#### WHAT IS EXPECTED
Return each line of the material verbatim.
— Begin MATERIAL PROVIDED —
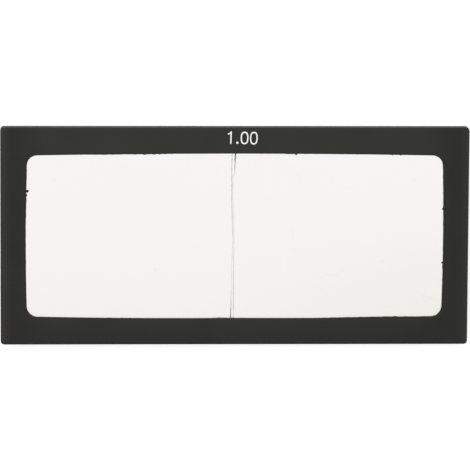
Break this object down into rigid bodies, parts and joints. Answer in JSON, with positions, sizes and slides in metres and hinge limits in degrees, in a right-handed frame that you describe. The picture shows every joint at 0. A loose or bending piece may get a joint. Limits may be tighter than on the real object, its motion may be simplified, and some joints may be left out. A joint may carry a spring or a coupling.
{
  "type": "welding magnifier lens",
  "caption": "Flat rectangular magnifying plate: plano-convex glass halves side by side in a moulded black plastic frame with rounded edges.",
  "frame": {"origin": "on the back face's plane, below the middle of the plate", "axes": "+X along the plate's long side, +Y to the bar that carries the number, +Z out of the front face"},
  "size_m": [0.108, 0.0506, 0.004],
  "materials": {
    "black_plastic": "moulded, matte, faintly grained",
    "lens_glass": "polished on both faces, finely ground on the rims"
  },
  "bodies": {
    "root": {"frame": "black_plastic", "left_lens": "lens_glass", "right_lens": "lens_glass"}
  },
  "joints": []
}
— End MATERIAL PROVIDED —
#### ANSWER TO THE EXERCISE
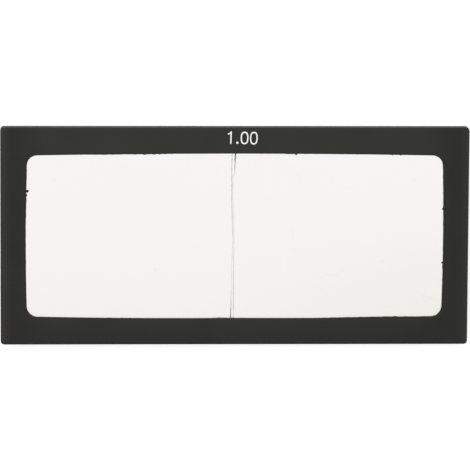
Break this object down into rigid bodies, parts and joints. Answer in JSON, with positions, sizes and slides in metres and hinge limits in degrees, in a right-handed frame that you describe. The picture shows every joint at 0. A loose or bending piece may get a joint. Limits may be tighter than on the real object, its motion may be simplified, and some joints may be left out. A joint may carry a spring or a coupling.
{
  "type": "welding magnifier lens",
  "caption": "Flat rectangular magnifying plate: plano-convex glass halves side by side in a moulded black plastic frame with rounded edges.",
  "frame": {"origin": "on the back face's plane, below the middle of the plate", "axes": "+X along the plate's long side, +Y to the bar that carries the number, +Z out of the front face"},
  "size_m": [0.108, 0.0506, 0.004],
  "materials": {
    "black_plastic": "moulded, matte, faintly grained",
    "lens_glass": "polished on both faces, finely ground on the rims"
  },
  "bodies": {
    "root": {"frame": "black_plastic", "left_lens": "lens_glass", "right_lens": "lens_glass"}
  },
  "joints": []
}